Today, I’m sharing another book I was on the fence about reading. Based on the blurb, I was afraid the story might be too dark for me, but I’m glad I took a chance. I had no problems navigating the pages. This is such an unusual tale, I’ll let the blurb and my review carry any further thoughts.
A family returns to their hometown—and to the dark past that haunts them still—in this masterpiece of literary horror by the New York Times bestselling author of Wanderers
“The dread, the scope, the pacing, the turns—I haven’t felt all this so intensely since The Shining.”—Stephen Graham Jones, New York Times bestselling author of The Only Good Indians
Long ago, Nathan lived in a house in the country with his abusive father—and has never told his family what happened there.
Long ago, Maddie was a little girl making dolls in her bedroom when she saw something she shouldn’t have—and is trying to remember that lost trauma by making haunting sculptures.
Long ago, something sinister, something hungry, walked in the tunnels and the mountains and the coal mines of their hometown in rural Pennsylvania.
Now, Nate and Maddie Graves are married, and they have moved back to their hometown with their son, Oliver.
And now what happened long ago is happening again . . . and it is happening to Oliver. He meets a strange boy who becomes his best friend, a boy with secrets of his own and a taste for dark magic.
This dark magic puts them at the heart of a battle of good versus evil and a fight for the soul of the family—and perhaps for all of the world. But the Graves family has a secret weapon in this battle: their love for one another.

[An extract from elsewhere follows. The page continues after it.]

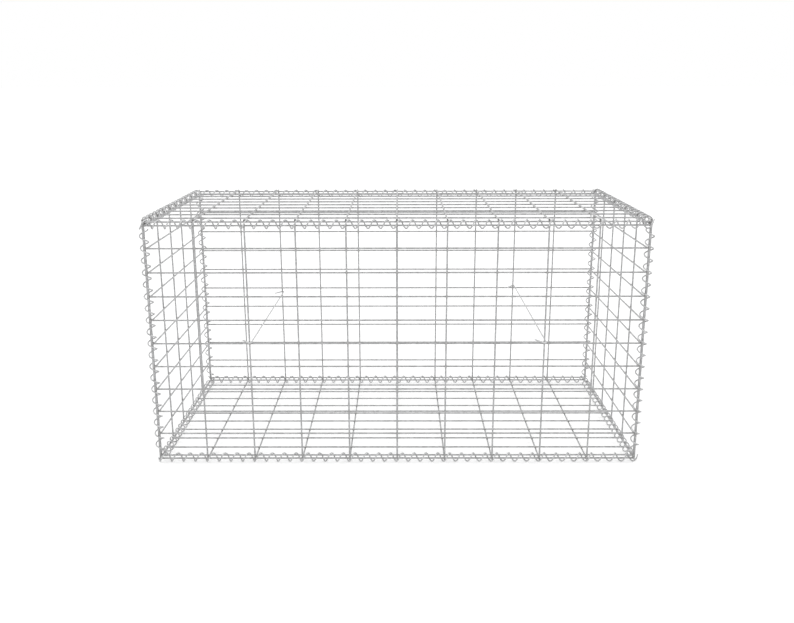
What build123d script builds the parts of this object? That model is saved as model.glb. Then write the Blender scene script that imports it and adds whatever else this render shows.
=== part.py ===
from build123d import *
import os
from math import atan2, ceil, cos, degrees, hypot, radians, sin, sqrt

os.makedirs("parts", exist_ok=True)

# The basket stands on the floor with its origin under its middle.
# X runs along it, Y from the front to the back, and Z up.

# Overall grid, from wire axis to wire axis
length = 1000.0
depth = 500.0
height = 500.0

# Wires
mesh_wire = 3.5
spiral_wire = 3.0
tie_wire = 3.0

# Mesh cells
columns = 10
end_columns = 5
rows = 10
bays = 10

# Turns of a lacing spiral in one mesh cell
turns_per_column = 4
turns_per_bay = 2
turns_per_row = 2

# Clearances
weld_gap = 0.05
seat_gap = 0.3
spiral_play = 2.4
spiral_end_gap = 2.0

# How far the long spirals run past the corner wires
spiral_tail = 6.0

# Bracing wires between the front and back
tie_columns_out = 3
tie_row = 5
tie_tail = 24.0
tie_tail_lean = 35.0
left_tie_drop = 15.0

# Turns in one stretch of a spiral's path
turns_per_stretch = 20

# Wires that cross and are welded lie one layer apart, and wires of two
# panels that rest on each other lie one rest apart.
half_wire = mesh_wire / 2
layer = mesh_wire + weld_gap
rest = mesh_wire + seat_gap

# A spiral goes round the widest pair of wires at its edge, and bears on
# one of them with its inner side.
widest_pair = hypot(layer, layer + rest)
spiral_inner = widest_pair + mesh_wire + spiral_play
spiral_radius = (spiral_inner + spiral_wire) / 2
spiral_outer = spiral_inner / 2 + spiral_wire
hang = spiral_inner / 2 - half_wire - seat_gap

# Levels, from the floor up
first_row_z = spiral_outer + hang
base_long_z = first_row_z - rest
base_cross_z = base_long_z - layer
lid_long_z = base_long_z + height
lid_cross_z = lid_long_z + layer
last_row_z = lid_long_z - rest
wall_top_row_z = last_row_z - layer
wall_foot_z = base_cross_z - half_wire

# Distances from the middle of the basket
front_upright_y = depth / 2
front_row_y = front_upright_y - layer
end_upright_x = length / 2
end_row_x = end_upright_x - layer
end_upright_y = front_row_y - rest

# Cell sizes
column_pitch = length / columns
end_column_pitch = 2 * end_upright_y / end_columns
row_pitch = (last_row_z - first_row_z) / rows
bay_pitch = 2 * front_row_y / bays

# Every mesh wire is cut flush, half a wire past the last wire it crosses,
# but the base's cross wires stop at its two edge wires.
long_wire = length + mesh_wire
lid_cross_wire = 2 * front_row_y + mesh_wire
base_cross_wire = 2 * front_row_y - mesh_wire - 2 * weld_gap
wall_upright = last_row_z + half_wire - wall_foot_z
end_upright = last_row_z - first_row_z + mesh_wire
end_row_wire = 2 * end_upright_y + mesh_wire

# The front and back have their uprights outside and their rows inside. The
# uprights reach down over the base's edge wire, and the top row is set
# lower than the others' pitch, so that a spiral holds it clear of the lid.
lower_rows_middle_z = first_row_z + (rows - 1) * row_pitch / 2

for name, side in (("front_panel", -1), ("back_panel", 1)):
    with BuildPart() as wall:
        with BuildSketch(Plane.XY.offset(wall_foot_z)):
            with Locations((0, side * front_upright_y)):
                with GridLocations(column_pitch, 0, columns + 1, 1):
                    Circle(half_wire)
        extrude(amount=wall_upright)
        with BuildSketch(Plane.YZ.offset(-long_wire / 2)):
            with Locations((side * front_row_y, lower_rows_middle_z)):
                with GridLocations(0, row_pitch, 1, rows):
                    Circle(half_wire)
            with Locations((side * front_row_y, wall_top_row_z)):
                Circle(half_wire)
        extrude(amount=long_wire)
    wall.part.label = name
    export_step(wall.part, f"parts/{name}.step")

# The ends fit between the front and back, on the same rows.
rows_middle_z = (first_row_z + last_row_z) / 2

for name, side in (("left_end_panel", -1), ("right_end_panel", 1)):
    with BuildPart() as end:
        with BuildSketch(Plane.XY.offset(first_row_z - half_wire)):
            with Locations((side * end_upright_x, 0)):
                with GridLocations(0, end_column_pitch, 1, end_columns + 1):
                    Circle(half_wire)
        extrude(amount=end_upright)
        with BuildSketch(Plane.XZ.offset(-end_row_wire / 2)):
            with Locations((side * end_row_x, rows_middle_z)):
                with GridLocations(0, row_pitch, 1, rows + 1):
                    Circle(half_wire)
        extrude(amount=end_row_wire)
    end.part.label = name
    export_step(end.part, f"parts/{name}.step")

# The base and lid have their long wires inside and their cross wires
# outside. The base's two edge wires lie lower, level with its cross wires.
for name, long_z, edge_z, cross_z, cross_wire in (
    ("base_panel", base_long_z, base_cross_z, base_cross_z, base_cross_wire),
    ("lid_panel", lid_long_z, lid_long_z, lid_cross_z, lid_cross_wire),
):
    with BuildPart() as floor:
        with BuildSketch(Plane.YZ.offset(-long_wire / 2)):
            with Locations((0, long_z)):
                with GridLocations(bay_pitch, 0, bays - 1, 1):
                    Circle(half_wire)
            with Locations((-front_row_y, edge_z), (front_row_y, edge_z)):
                Circle(half_wire)
        extrude(amount=long_wire)
        with BuildSketch(Plane.XZ.offset(-cross_wire / 2)):
            with Locations((0, cross_z)):
                with GridLocations(column_pitch, 0, columns + 1, 1):
                    Circle(half_wire)
        extrude(amount=cross_wire)
    floor.part.label = name
    export_step(floor.part, f"parts/{name}.step")


def clear_bearing(level, offset):
    """The direction, in degrees, in which a spiral passes its cross wires.

    The edge is seen along its length with the basket up and to the right.
    One panel's cross wires run to the right at the given level above the
    spiral's axis, and the other's run up at the given offset from it. Both
    pass through the turns of the spiral, so where it meets them its strand
    is on the outer side, half way round from one to the other.
    """
    reach = sqrt(max(spiral_radius**2 - level**2, 0))
    if abs(level) > spiral_inner / 2:
        reach = -half_wire
        level = -sqrt(spiral_radius**2 - half_wire**2)
    rise = sqrt(max(spiral_radius**2 - offset**2, 0))
    to_right = degrees(atan2(level, reach)) % 360
    to_top = degrees(atan2(rise, offset)) % 360
    return to_top + ((to_right - to_top) % 360) / 2


def lacing(name, plane, corner, inward, bearing, start, end, pitch, crossing):
    """A left-handed spiral along one edge of the basket.

    The corner is the axis's place on the plane, which the spiral runs
    square to, from start to end. Inward holds the two signs that point
    from the edge into the basket, and crossing is the place along the edge
    of any cross wire.
    """
    across = inward[0] * cos(radians(bearing))
    up = inward[1] * sin(radians(bearing))
    wound_back = 360 * (crossing - start) / pitch
    first_strand = radians(degrees(atan2(up, across)) + wound_back)
    origin = plane.from_local_coords((corner[0], corner[1], start))
    toward = plane.from_local_coords(
        (corner[0] + cos(first_strand), corner[1] + sin(first_strand), start)
    )
    seat = Plane(origin=origin, x_dir=toward - origin, z_dir=plane.z_dir)
    turns = (end - start) / pitch
    with BuildPart() as coil:
        with BuildLine() as path:
            for first in range(0, ceil(turns), turns_per_stretch):
                Helix(
                    pitch=pitch,
                    height=pitch * min(turns_per_stretch, turns - first),
                    radius=spiral_radius,
                    center=(0, 0, pitch * first),
                    lefthand=True,
                )
        winding = path.wires()[0]
        with BuildSketch(Plane(origin=winding @ 0, z_dir=winding % 0)):
            Circle(spiral_wire / 2)
        sweep(path=winding, is_frenet=True)
    with BuildPart() as spiral:
        with Locations(seat):
            add(coil.part)
    spiral.part.label = name
    export_step(spiral.part, f"parts/{name}.step")
    return spiral.part


# Pitches, and how far from the middle the short spirals stop
column_turn = column_pitch / turns_per_column
bay_turn = bay_pitch / turns_per_bay
row_turn = row_pitch / turns_per_row
long_reach = end_upright_x + spiral_tail
short_reach = front_row_y - spiral_outer - spiral_end_gap

# Axes of the spirals. The lower ones hang from the first row, the upper
# ones hang from the lid, and the corner ones hug the front uprights.
top_long_z = lid_long_z - hang
top_end_z = lid_cross_z - hang
corner_y = front_upright_y - hang

# Where each kind of spiral passes its cross wires
bottom_long_bearing = clear_bearing(base_cross_z - spiral_outer, -layer)
bottom_end_bearing = clear_bearing(base_long_z - spiral_outer, -layer)
top_long_bearing = clear_bearing(top_long_z - lid_cross_z, -layer)
top_end_bearing = clear_bearing(top_end_z - lid_long_z, 0)
corner_bearing = clear_bearing(corner_y - front_row_y, layer)

for name, side in (("front", -1), ("back", 1)):
    lacing(
        f"{name}_bottom_spiral",
        Plane.YZ,
        (side * front_row_y, spiral_outer),
        (-side, 1),
        bottom_long_bearing,
        -long_reach,
        long_reach,
        column_turn,
        -end_upright_x,
    )
    lacing(
        f"{name}_top_spiral",
        Plane.YZ,
        (side * front_row_y, top_long_z),
        (-side, -1),
        top_long_bearing,
        -long_reach,
        long_reach,
        column_turn,
        -end_upright_x,
    )

for name, side in (("left", -1), ("right", 1)):
    lacing(
        f"{name}_bottom_spiral",
        Plane.XZ,
        (side * end_row_x, spiral_outer),
        (-side, 1),
        bottom_end_bearing,
        -short_reach,
        short_reach,
        bay_turn,
        -front_row_y,
    )
    lacing(
        f"{name}_top_spiral",
        Plane.XZ,
        (side * end_upright_x, top_end_z),
        (-side, -1),
        top_end_bearing,
        -short_reach,
        short_reach,
        bay_turn,
        -front_row_y,
    )

for depth_name, depth_side in (("front", -1), ("back", 1)):
    for name, side in (("left", -1), ("right", 1)):
        lacing(
            f"{depth_name}_{name}_spiral",
            Plane.XY,
            (side * end_upright_x, depth_side * corner_y),
            (-side, -depth_side),
            corner_bearing,
            2 * spiral_outer + spiral_end_gap,
            top_long_z - spiral_outer - spiral_end_gap,
            row_turn,
            first_row_z,
        )

# A bracing wire lies on a row of the front, hooks round an upright there
# and another at the back, and its two tails point into the basket.
hook_radius = half_wire + seat_gap + tie_wire / 2
hook_turn = 180 - tie_tail_lean
tie_z = first_row_z + tie_row * row_pitch + half_wire + seat_gap + tie_wire / 2

for name, side, drop in (("left_tie", -1, left_tie_drop), ("right_tie", 1, 0)):
    fall = atan2(drop, depth)
    hook_y = hypot(depth, drop) / 2
    tie_plane = Plane(
        origin=(side * tie_columns_out * column_pitch, 0, tie_z - drop / 2),
        x_dir=(1, 0, 0),
        z_dir=(0, sin(fall), cos(fall)),
    )
    with BuildPart() as tie:
        with BuildLine(tie_plane) as route:
            run = Line((hook_radius, -hook_y), (hook_radius, hook_y))
            back_hook = CenterArc((0, hook_y), hook_radius, 0, hook_turn)
            PolarLine(back_hook @ 1, tie_tail, direction=back_hook % 1)
            front_hook = CenterArc((0, -hook_y), hook_radius, 0, -hook_turn)
            PolarLine(front_hook @ 1, tie_tail, direction=front_hook % 1)
        centre_line = route.wires()[0]
        with BuildSketch(Plane(origin=centre_line @ 0, z_dir=centre_line % 0)):
            Circle(tie_wire / 2)
        sweep(path=centre_line)
    tie.part.label = name
    export_step(tie.part, f"parts/{name}.step")
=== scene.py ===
from math import atan2, cos, pi, radians, sin

import bpy
import numpy as np
from mathutils import Matrix, Vector


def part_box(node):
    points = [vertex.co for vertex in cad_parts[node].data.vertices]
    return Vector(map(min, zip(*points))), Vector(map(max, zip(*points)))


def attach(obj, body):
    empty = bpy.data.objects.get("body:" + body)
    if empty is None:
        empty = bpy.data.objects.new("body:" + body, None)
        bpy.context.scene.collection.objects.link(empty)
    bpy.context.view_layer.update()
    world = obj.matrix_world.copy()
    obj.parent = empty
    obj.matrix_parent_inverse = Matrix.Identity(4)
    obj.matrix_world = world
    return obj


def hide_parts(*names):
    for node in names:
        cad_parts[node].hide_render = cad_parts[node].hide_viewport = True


bl_info = {
    "name": "Gabion basket finish",
    "version": (1, 0, 0),
    "blender": (4, 5, 0),
    "location": "3D View > Sidebar > Gabion",
    "description": "Zinc finish, welds, lacing spirals and a plain stage for a wire mesh basket",
    "category": "Object",
}

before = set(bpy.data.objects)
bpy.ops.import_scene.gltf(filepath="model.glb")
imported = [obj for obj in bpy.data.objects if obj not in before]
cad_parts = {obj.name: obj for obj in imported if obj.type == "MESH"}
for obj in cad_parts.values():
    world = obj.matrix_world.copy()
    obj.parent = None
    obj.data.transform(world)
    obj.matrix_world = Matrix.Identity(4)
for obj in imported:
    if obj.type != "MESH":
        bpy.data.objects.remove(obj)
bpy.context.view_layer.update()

# Each panel's rows run along the first axis and its uprights along the
# second. The rows lie on the given side of the uprights, on the third.
PANELS = {
    "front_panel": (0, 2, 1, 1),
    "back_panel": (0, 2, 1, -1),
    "left_end_panel": (1, 2, 0, 1),
    "right_end_panel": (1, 2, 0, -1),
    "base_panel": (0, 1, 2, 1),
    "lid_panel": (0, 1, 2, -1),
}
TIES = ("left_tie", "right_tie")
LONG_SPIRALS = (
    "front_bottom_spiral",
    "back_bottom_spiral",
    "front_top_spiral",
    "back_top_spiral",
)
END_SPIRALS = (
    "left_bottom_spiral",
    "right_bottom_spiral",
    "left_top_spiral",
    "right_top_spiral",
)
CORNER_SPIRALS = (
    "front_left_spiral",
    "front_right_spiral",
    "back_left_spiral",
    "back_right_spiral",
)

MM = 0.001

# How fine the zinc's patterns are, in features to the metre
CLOUD_SCALE = 60.0
STREAK_SCALE = 420.0
RAGGED_SCALE = 500.0
GRAIN_SCALE = 2600.0

# How deep the bumps of the zinc are, and how much of them shows
BUMP_DEPTH = 0.12 * MM
BUMP_STRENGTH = 0.22

# How far the heat of a weld dulls the zinc, and how ragged that ring is
TINT_FULL = 3 * MM
TINT_END = 8 * MM
TINT_STRENGTH = 0.6
RAGGED_DEPTH = 2 * MM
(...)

I’ve never read Chuck Wendig before, but this book was quite the experience! Nate, a former cop, moves his wife, Maddie, and fifteen-year-old son, Oliver back to his childhood home in a rural area of Pennsylvania. The house holds horrible memories for Nate—his father was horribly abusive—but it promises a new beginning away from the city. Right from the start there are a number of odd things that take place. Probably why the first half of the book was my favorite. I have a passion for early shivers and goosebumps and loved the creepy, unexplained strangeness taking place.

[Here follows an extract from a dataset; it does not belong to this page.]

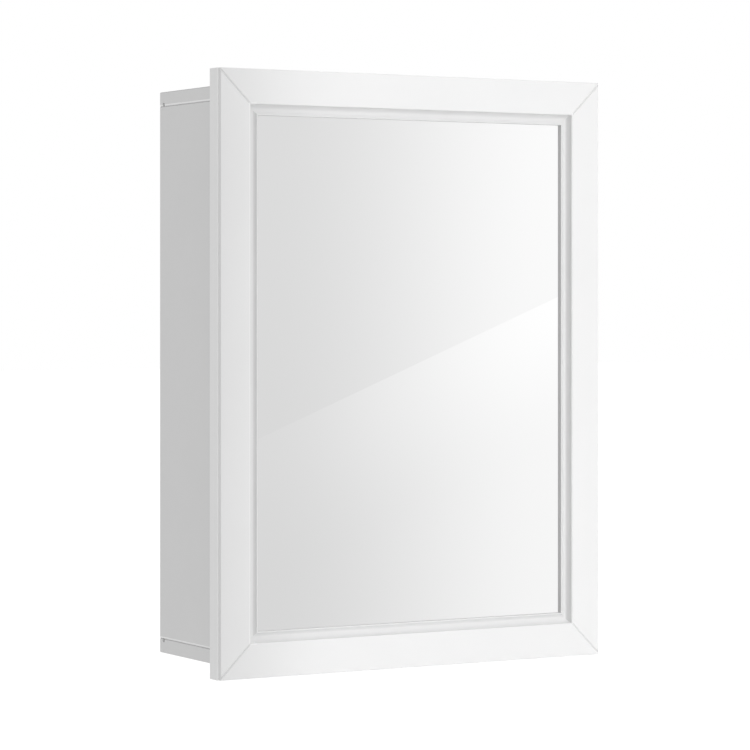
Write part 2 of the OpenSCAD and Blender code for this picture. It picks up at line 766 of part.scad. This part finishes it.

Build-up was fantastic—whispers of a serial killer executed decades before, a “felsenmeer” or field of boulders, an old tunnel that spurned urban legends, an abandoned coal mine, a deer and insects behaving strangely, and a mysterious figure in the woods. Having lived in Pennsylvania all my life, I could relate to so many of the rural surroundings, locales, and places that were mentioned.
But the heart of the book is its characters. I was so wrapped up in the lives of Nate, Maddie, and Oliver. Even secondary characters like Fig, Jed, and Caleb are fully fleshed out and given strong supporting roles.
It’s Oliver who turns out to be the key player. He’s gifted, but the importance of that gift only becomes apparent as the suspense rachets from simmer to boil. The story is definitely “out there.” Be prepared to dip your toes into elements of fantasy and magical realism along with horror. There are multiple twists and turns from start to finish but the ending melds everything together for a strong conclusion.
Wending has a gift with words. I loved his prose, at times beautiful and at other times vivid enough to make me feel squeamish. I also enjoyed the afterword in which he described the previous incarnations of the book and how it came to be. I’m glad he stuck with what was first a “trunk novel.” I expect this one will haunt a lot of readers.